I have not rocked my baby girl, felt her head nuzzle into my neck, and sung her bedtime songs in nearly two weeks. I did not bake this year's first batch of holiday shortbread-- that honor went to Jo, who did a masterful job. I did not run up to help Atticus with his math conundrum. I am not washing up the baby diapers and getting them ready for our next sweet blessing.

And I did not put Oli to bed last night, or peek in on him as he lay sleeping, or hang his birthday streamers, or set up the display of birthday gifts. Others stepped in to fill those roles, and for that I am grateful, but also sad. Because, you see, my little man turned six today ... and I feel like only half a Momma right now.

It's probably (most likely) hormones. Or the inevitable "Another baby! How will I do it all?" feelings that sweep over me as I inch towards the moment when our family adds another soul to its circle.
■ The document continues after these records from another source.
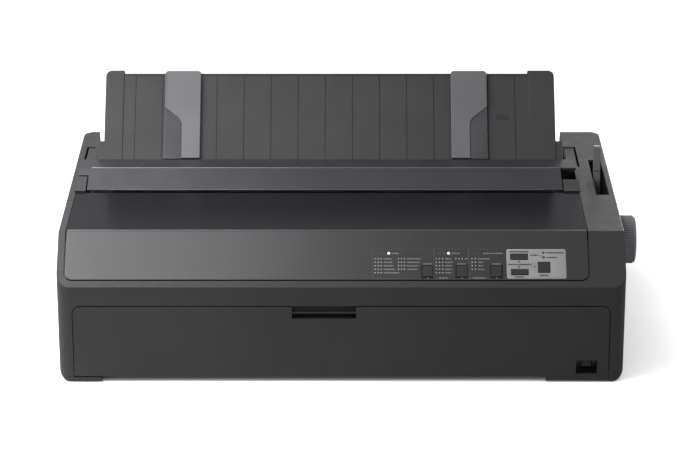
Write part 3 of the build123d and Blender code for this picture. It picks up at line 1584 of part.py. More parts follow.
for side, (x_low, outward) in tractors.items():
    x_high = x_low + tractor_width
    x_mid = (x_low + x_high) / 2
    outer_x = x_low if outward < 0 else x_high
    with BuildPart() as tractor:
        with BuildSketch(Plane.YZ.offset(x_low)) as tractor_side:
            with BuildLine():
                Polyline(
                    (tractor_front_y, tractor_top - 4),
                    (tractor_front_y + 4, tractor_top),
                    (tractor_rear_y - 4, tractor_top),
                    (tractor_rear_y, tractor_top - 8),
                    (tractor_rear_y, tractor_shaft_z - 6),
                    (tractor_rear_y - 8, tractor_shaft_z - 15),
                    (support_y - 8, support_z - 10),
                    (tractor_front_y, support_z - 4),
                    close=True,
                )
            make_face()
        extrude(amount=tractor_width)
        # Well of the sprocket, open to the paper above
        block(
            x_mid - sprocket_width / 2 - 1,
            x_mid + sprocket_width / 2 + 1,
            tractor_shaft_y - sprocket_radius - sprocket_pin_height - 1,
            tractor_rear_y + 1,
            tractor_shaft_z - 20,
            tractor_top + 1,
            Mode.SUBTRACT,
        )
        rod(
            x_low - 1,
            x_high + 1,
            tractor_shaft_y,
            tractor_shaft_z,
            sprocket_hub_radius + shaft_gap,
            Mode.SUBTRACT,
        )
        rod(x_low - 1, x_high + 1, support_y, support_z, support_radius + shaft_gap, Mode.SUBTRACT)
        # Hinge bosses of the gate, on the outer side
        boss_x = outer_x + outward * 2.6
        for y_low in (gate_y[0] + 2, gate_y[1] - 8):
            block(
                min(outer_x, boss_x + outward * 2.6),
                max(outer_x, boss_x + outward * 2.6),
                y_low,
                y_low + 6,
                gate_pin_z - 6,
                gate_pin_z + 2.6,
            )
            with Locations((boss_x, y_low + 3, gate_pin_z)):
                Cylinder(gate_pin_radius + shaft_gap, 8, rotation=(90, 0, 0), mode=Mode.SUBTRACT)
    save(tractor.part, f"{side}_tractor")

    with BuildPart() as sprocket:
        rod(
            x_mid - sprocket_width / 2,
            x_mid + sprocket_width / 2,
            tractor_shaft_y,
            tractor_shaft_z,
            sprocket_radius,
        )
        rod(x_low, x_high, tractor_shaft_y, tractor_shaft_z, sprocket_hub_radius)
        block(
            x_low - 1,
            x_high + 1,
            tractor_shaft_y - tractor_square / 2 - 0.1,
            tractor_shaft_y + tractor_square / 2 + 0.1,
            tractor_shaft_z - tractor_square / 2 - 0.1,
            tractor_shaft_z + tractor_square / 2 + 0.1,
            Mode.SUBTRACT,
        )
        for i in range(sprocket_pins):
            turn = 360 * (i + 0.5) / sprocket_pins
            pin_plane = Plane(
                origin=(x_mid, tractor_shaft_y, tractor_shaft_z),
                x_dir=(1, 0, 0),
                z_dir=(0, cos(radians(turn)), sin(radians(turn))),
            )
            with BuildSketch(pin_plane.offset(sprocket_radius - 1)) as pin:
                Circle(sprocket_pin_radius)
            extrude(pin.sketch, amount=sprocket_pin_height + 1, taper=8)
    save(sprocket.part, f"{side}_sprocket")

    inner_x = outer_x - outward * (gate_width - 2.6)
    with BuildPart() as gate:
        gate_low_z = tractor_top + rest_gap
        block(
            min(inner_x, boss_x),
            max(inner_x, boss_x),
            *gate_y,
            gate_low_z,
            gate_low_z + gate_thick,
        )
        # Slot over the pins
        block(
            x_mid - 3.5,
            x_mid + 3.5,
            gate_y[0] + 6,
            gate_y[1] - 5,
            gate_low_z - 1,
            gate_low_z + gate_thick + 1,
            Mode.SUBTRACT,
        )
        for y_low in (gate_y[0] + 2, gate_y[1] - 8):
            block(
                min(outer_x - outward, boss_x + outward * 4),
                max(outer_x - outward, boss_x + outward * 4),
                y_low - 0.4,
                y_low + 6.4,
                gate_low_z - 1,
                gate_low_z + gate_thick + 1,
                Mode.SUBTRACT,
            )
        knuckle_y = (gate_y[0] + 8.5, gate_y[1] - 8.5)
        block(
            boss_x - 1.4,
            boss_x + 1.4,
            *knuckle_y,
            gate_pin_z,
            gate_low_z + gate_thick,
        )
        with Locations((boss_x, sum(gate_y) / 2, gate_pin_z)):
            Cylinder(gate_pin_radius, gate_y[1] - gate_y[0] - 5, rotation=(90, 0, 0))
    save(gate.part, f"{side}_gate")

# Paper thickness lever
with BuildPart() as thickness_lever:
    rod(*thickness_x, thickness_y, thickness_z, 6.0)
    block(*thickness_x, thickness_y - 3.5, thickness_y + 3.5, thickness_z, thickness_z + thickness_length)
    rod(*thickness_x, thickness_y, thickness_z + thickness_length, 3.5)
    rod(
        thickness_x[0] - 1,
        thickness_x[1] + 1,
        thickness_y,
        thickness_z,
        thickness_pin_radius + shaft_gap,
        Mode.SUBTRACT,
    )
save(thickness_lever.part, "thickness_lever")

# Release lever, which leans back a little through its slot
lever_lean = 12.0
lever_length = 80.0
lever_half = 3.6
lever_hub_radius = 8.0
lever_grip = 30.0
lever_up = (sin(radians(lever_lean)), cos(radians(lever_lean)))
lever_plane = Plane(
    origin=((lever_x[0] + lever_x[1]) / 2, lever_pin_y, lever_pin_z),
    x_dir=(0, lever_up[1], -lever_up[0]),
    z_dir=(1, 0, 0),
)

with BuildPart() as release_lever:
    with BuildSketch(lever_plane.offset((lever_x[0] - lever_x[1]) / 2)):
        with BuildLine():
            Polyline(
                (-lever_half, 0),
                (-lever_half, lever_length - lever_grip),
                (-lever_half - 0.8, lever_length - lever_grip + 2),
                (-lever_half - 0.8, lever_length - 2),
                (-lever_half + 2, lever_length),
                (lever_half + 0.4, lever_length),
                (lever_half, lever_length - lever_grip),
                (lever_half, 0),
                close=True,
            )
        make_face()
        Circle(lever_hub_radius)
        Circle(lever_pin_radius + shaft_gap, mode=Mode.SUBTRACT)
    extrude(amount=lever_x[1] - lever_x[0])
save(release_lever.part, "release_lever")


def board(x_span, y_span):
    """A circuit board on the tray's posts, with its screw holes."""
    z_low = tray_floor + board_lift
    block(*x_span, *y_span, z_low, z_low + board_thick)
    with Locations([(x, y, z_low + board_thick / 2) for x, y in board_corners(x_span, y_span)]):
        Cylinder(screw_radius + rest_gap, board_thick, mode=Mode.SUBTRACT)


# Power supply: board with transformer, heat sink and two capacitors
with BuildPart() as power_supply_board:
    board(supply_board_x, supply_board_y)
    low_x = supply_board_x[0]
    low_y = supply_board_y[0]
    block(
        low_x + 60,
        low_x + 60 + transformer_size,
        low_y + 30,
        low_y + 30 + transformer_size,
        board_top,
        board_top + transformer_height,
    )
    block(low_x + 120, low_x + 124, low_y + 18, low_y + 110, board_top, board_top + supply_sink_height)
    with Locations([(low_x + 145, low_y + y, board_top + transformer_height / 2) for y in (40, 85)]):
        Cylinder(capacitor_radius, transformer_height)
save(power_supply_board.part, "power_supply_board")

# Main board with its processor, a heat sink and a row of cable sockets
with BuildPart() as main_board:
    board(main_board_x, main_board_y)
    low_x = main_board_x[0]
    low_y = main_board_y[0]
    block(
        low_x + 90,
        low_x + 90 + processor_size,
        low_y + 60,
        low_y + 60 + processor_size,
        board_top,
        board_top + processor_height,
    )
    block(
        main_board_x[1] - 15 - driver_sink[0],
        main_board_x[1] - 15,
        low_y + 50,
        low_y + 50 + driver_sink[1],
        board_top,
        board_top + driver_sink[2],
    )
    for i in range(cable_sockets):
        x_low = low_x + cable_socket_margin + cable_socket_pitch * i
        block(x_low, x_low + cable_socket_length, low_y + 4, low_y + 12, board_top, board_top + 8)
save(main_board.part, "main_board")

# Mains inlet, seated in the rear wall, with three blades
with BuildPart() as ac_inlet:
    block(
        inlet_x - inlet_width / 2,
        inlet_x + inlet_width / 2,
        rear_y - inlet_depth,
        rear_y - 0.5,
        inlet_z - inlet_height / 2,
        inlet_z + inlet_height / 2,
    )
    block(
        inlet_x - inlet_width / 2 - inlet_flange,
        inlet_x + inlet_width / 2 + inlet_flange,
        rear_y - wall - 2.4,
        rear_y - wall,
        inlet_z - inlet_height / 2 - inlet_flange,
        inlet_z + inlet_height / 2 + inlet_flange,
    )
    block(
        inlet_x - inlet_width / 2 + 2,
        inlet_x + inlet_width / 2 - 2,
        rear_y - inlet_depth + 6,
        rear_y,
        inlet_z - inlet_height / 2 + 2,
        inlet_z + inlet_height / 2 - 2,
        Mode.SUBTRACT,
    )
    for x, z in ((-7, -2), (7, -2), (0, 2)):
        block(
            inlet_x + x - 1,
            inlet_x + x + 1,
            rear_y - inlet_depth + 5,
            rear_y - 6,
            inlet_z + z - 2,
            inlet_z + z + 2,
        )
save(ac_inlet.part, "ac_inlet")


def socket(x, width, height, tongue):
    """A shell on the main board that faces out through the rear wall, with a tongue inside."""
    block(x - width / 2, x + width / 2, rear_y - socket_depth, rear_y - 0.6, board_top, board_top + height)
    block(
        x - width / 2 + 1.2,
        x + width / 2 - 1.2,
        rear_y - socket_depth + 5,
        rear_y,
        board_top + 1.2,
        board_top + height - 1.2,
        Mode.SUBTRACT,
    )
    block(
        x - tongue / 2,
        x + tongue / 2,
        rear_y - socket_depth + 4,
        rear_y - 4,
        board_top + height / 2 - 1.5,
        board_top + height / 2 + 1.5,
    )


with BuildPart() as parallel_connector:
    socket(parallel_x, parallel_width, parallel_height, parallel_width - 10)
save(parallel_connector.part, "parallel_connector")

with BuildPart() as usb_connector:
    socket(usb_x, usb_width, usb_height, usb_width - 6)
save(usb_connector.part, "usb_connector")

# Cover plate over the interface slot
with BuildPart() as slot_cover:
    block(
        slot_cover_x - slot_cover_width / 2,
        slot_cover_x + slot_cover_width / 2,
        rear_y - wall / 2,
        rear_y - 0.2,
        slot_cover_z - slot_cover_height / 2,
        slot_cover_z + slot_cover_height / 2,
    )
save(slot_cover.part, "slot_cover")

# Screws that hold the boards to the posts
with BuildPart() as board_screws_set:
    with Locations([(x, y, board_top + screw_head_height / 2) for x, y in board_screws]):
        Cylinder(screw_head, screw_head_height)
    with Locations([(x, y, (board_top + tray_floor + 2) / 2) for x, y in board_screws]):
        Cylinder(screw_radius, board_top - tray_floor - 2)
save(board_screws_set.part, "board_screws")
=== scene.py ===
# %% [markdown]
# A wide carriage dot matrix printer, dressed for its portrait. The moving parts come from a packed
# CAD model, which stays exactly as it is. This file gives every piece its finish, adds the small
# parts that the model leaves out, and sets the camera and the lights.

import math

import bmesh
import bpy
from mathutils import Matrix, Vector


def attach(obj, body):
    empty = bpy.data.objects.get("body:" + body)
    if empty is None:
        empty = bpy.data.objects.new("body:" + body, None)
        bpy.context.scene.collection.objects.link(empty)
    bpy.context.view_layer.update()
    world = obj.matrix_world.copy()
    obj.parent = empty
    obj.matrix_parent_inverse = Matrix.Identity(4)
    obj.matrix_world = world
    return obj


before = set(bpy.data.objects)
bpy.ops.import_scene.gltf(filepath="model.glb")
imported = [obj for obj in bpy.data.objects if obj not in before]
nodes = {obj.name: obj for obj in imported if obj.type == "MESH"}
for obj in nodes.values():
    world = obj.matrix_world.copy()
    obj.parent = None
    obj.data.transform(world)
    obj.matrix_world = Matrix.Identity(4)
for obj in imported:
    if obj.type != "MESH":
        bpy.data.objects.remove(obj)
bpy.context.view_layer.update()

# %% [markdown]
# The model is in metres, and a printer is easier to think about in millimetres. These are the few
# sizes that the added pieces share with it: the case's middle and front, the slope that holds the
# control panel, and the plane of the sheet guide. A small class moves what is drawn flat onto a
# slanted plane in the room.

# %% Shared sizes and planes
MM = 0.001
CASE_X = -9.5
FRONT_Y = -201.0
REAR_Y = 201.0
DECK_Z = 158.5
SHOULDER_Z = 111.9
SLOPE_RUN = 50.0
SLOPE_LENGTH = math.hypot(SLOPE_RUN, DECK_Z - SHOULDER_Z)


class Flat:
    """A slanted plane: across runs level, up climbs it and out leaves it. Sizes in millimetres."""

    def __init__(self, origin, up, across=(1, 0, 0)):
        self.origin = Vector(origin)
        self.across = Vector(across)
        self.up = Vector(up).normalized()
        self.out = self.across.cross(self.up)

    def matrix(self, out):
        """The plane as a matrix: X is across, Y is up and Z is out, for pieces drawn in millimetres."""
        turn = Matrix((self.across, self.up, self.out)).transposed().to_4x4()
        place = (self.origin + self.out * out) * MM
        return Matrix.Translation(place) @ turn @ Matrix.Scale(MM, 4)


SLOPE = Flat((CASE_X, FRONT_Y, SHOULDER_Z), (0, SLOPE_RUN, DECK_Z - SHOULDER_Z))
DECK = Flat((CASE_X, FRONT_Y, DECK_Z), (0, 1, 0))
REAR = Flat((CASE_X, REAR_Y, 0), (0, 0, 1), (-1, 0, 0))
GUIDE_TILT = math.radians(40)
GUIDE_PIN = (251.4, 159.0)
GUIDE_HALF = 5.0
GUIDE = Flat(
    (
        CASE_X,
        FRONT_Y + GUIDE_PIN[0] - GUIDE_HALF * math.cos(GUIDE_TILT),
        GUIDE_PIN[1] + GUIDE_HALF * math.sin(GUIDE_TILT),
    ),
    (0, math.sin(GUIDE_TILT), math.cos(GUIDE_TILT)),
)
print("slope is", round(SLOPE_LENGTH, 1), "mm long")

# %% [markdown]
# The camera looks from in front and about 21 degrees above, through a long lens, which keeps the
# case's sides nearly parallel. The focal length is written for a picture 690 pixels wide.

# %% Camera
PICTURE_WIDTH = 690
FOCAL_PIXELS = 2800.0
SENSOR = 36.0
CAMERA_PITCH = 20.9
CAMERA_PLACE = (CASE_X + 4.0, -3015.1, 1253.4)

camera_data = bpy.data.cameras.new("camera")
camera_data.sensor_width = SENSOR
camera_data.lens = FOCAL_PIXELS / PICTURE_WIDTH * SENSOR
camera_data.clip_end = 50
camera = bpy.data.objects.new("camera", camera_data)
camera.location = Vector(CAMERA_PLACE) * MM
camera.rotation_euler = (math.radians(90 - CAMERA_PITCH), 0, 0)
bpy.context.collection.objects.link(camera)
bpy.context.scene.camera = camera
bpy.context.scene.view_settings.view_transform = "Standard"
print("lens", round(camera_data.lens, 1), "mm")

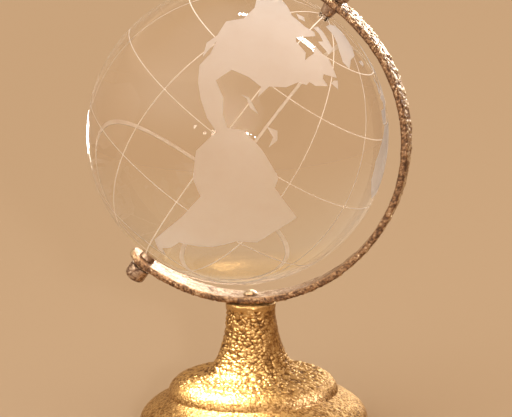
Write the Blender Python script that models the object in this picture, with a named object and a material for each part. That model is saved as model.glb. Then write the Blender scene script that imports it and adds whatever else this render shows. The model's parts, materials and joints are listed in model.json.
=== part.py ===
"""A solid crystal globe that turns on two pins in a cast, one-sided meridian arm on a round pedestal.

The frame is in metres with +Z up. The origin is the centre of the pedestal's flat underside, the arm lies in
the XZ plane, and the open side of the arm faces -X. Running and resting pieces keep a gap of 0.3 mm.
"""

import math

import bmesh
import bpy
from mathutils import Matrix, Vector

MM = 0.001
GAP = 0.3 * MM
MERGE_DISTANCE = 0.001 * MM
SMOOTH_BELOW = math.radians(35.0)
QUARTER_TURN = math.pi / 2.0
EDGE_STEPS = 2

# The ball and its tilted axis
BALL_RADIUS = 40.0 * MM
BALL_HEIGHT = 82.0 * MM
BALL_OFFSET = -2.5 * MM
AXIS_TILT = math.radians(36.9)
BALL_SEGMENTS = 60
BALL_ARC_STEPS = 28

# The two pins, whose profiles run outwards from the ball's centre
PIN_RADIUS = 1.2 * MM
PIN_SEGMENTS = 20
PIN_TIP_CHAMFER = 0.3 * MM
SOCKET_DEPTH = 4.0 * MM
COLLAR_INNER_RADIUS = 1.7 * MM
COLLAR_OUTER_RADIUS = 2.2 * MM
KNOB_RADIUS = 2.9 * MM
KNOB_LENGTH = 4.0 * MM
KNOB_ROUNDING = 1.5 * MM
KNOB_EDGE_ROUNDING = 0.3 * MM
KNOB_CROWN = 0.3 * MM
KNOB_STEPS = 5
NECK_RADIUS = 2.05 * MM
NECK_LENGTH = 0.8 * MM

# The arm, a flat strap bent round a centre beside the ball's own
ARM_RADIUS = 42.5 * MM
ARM_THICKNESS = 1.9 * MM
ARM_WIDTH = 9.0 * MM
ARM_CHAMFER = 0.5 * MM
ARM_CENTRE_FROM_BALL = (1.6 * MM, -0.95 * MM)
ARM_END_LIFT = 0.5 * MM
ARM_END_LIFT_POWER = 6
ARM_STATIONS = 58
ARM_END_STEPS = 5
ARM_END_TURN = math.radians(80.0)
HOLE_CUTTER_LENGTH = 12.0 * MM

# The pedestal: stem, dome and ring, cast in one. Its outline runs through these (radius, height) points
STEM_TOP_RADIUS = 6.6 * MM
STEM_WAIST_RADIUS = 6.1 * MM
STEM_FOOT = (12.5 * MM, 17.9 * MM)
DOME_FOOT = (22.8 * MM, 11.8 * MM)
RING_WIDEST = (30.7 * MM, 3.7 * MM)
UNDERSIDE = (29.5 * MM, 0.0)
EDGE_ROUNDING = 0.4 * MM
BASE_SEGMENTS = 48

# How far the outline's curves are pulled, as (outwards, upwards) from the point that they leave or meet
WAIST_DROP = 7.7 * MM
FLARE_PULL = (-2.7 * MM, 1.9 * MM)
DOME_TOP_PULL = (4.5 * MM, -0.5 * MM)
DOME_SIDE_PULL = (0.0, 4.8 * MM)
RING_TOP_PULL = (3.5 * MM, -1.8 * MM)
RING_SIDE_PULL = (0.0, 4.4 * MM)
RING_TUCK_PULL = (0.0, -1.9 * MM)
UNDERSIDE_PULL = (0.8 * MM, 0.5 * MM)
STEM_STEPS = 9
DOME_STEPS = 7
RING_STEPS = 7
TUCK_STEPS = 4

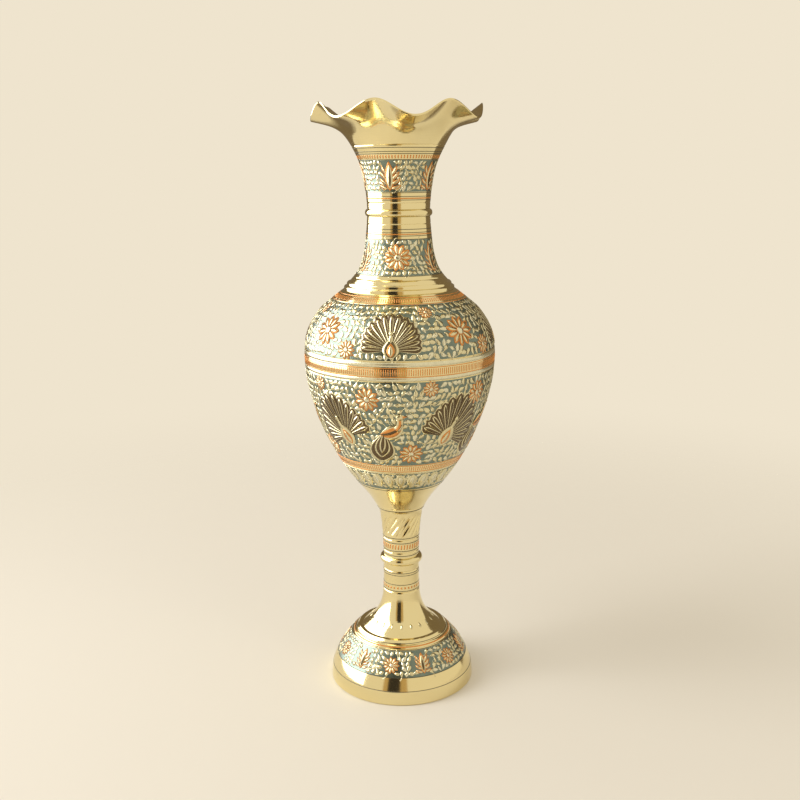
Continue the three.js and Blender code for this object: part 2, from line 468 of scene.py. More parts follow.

Or maybe it's the swirl of complicated emotions that we adoptive Mommas so often feel as we contemplate the rich road of brokenness, grace, and redemption that is simply unavoidable on the days which celebrate births we did not endure, yet somehow became our own. 

At any rate, Oliver is six years old--and while I had a bit more involvement in the marking of the day than I had during his actual birth, I feel so wistful, such longing for more that I can barely look into his shockingly blue eyes without tearing up. He has had a fabulous day, one that truly couldn't have been any happier had we dropped him part and parcel into a candy store. He is delighted that this day is about him, and that finally, finally it is his birthday. He cannot tell you how old he is (we're working on that) but he does know the birthday song, and is quite delighted that everyone puts up lights on their houses just for him. Truly, the Lord placed this boy's birthday exactly at the right time of year.

So happy birthday, precious Oli. May this year bring you much joy, growth, happiness, and delight. And may you never forget that, even though your Momma has seasons of frailty, the Lord who created you never does.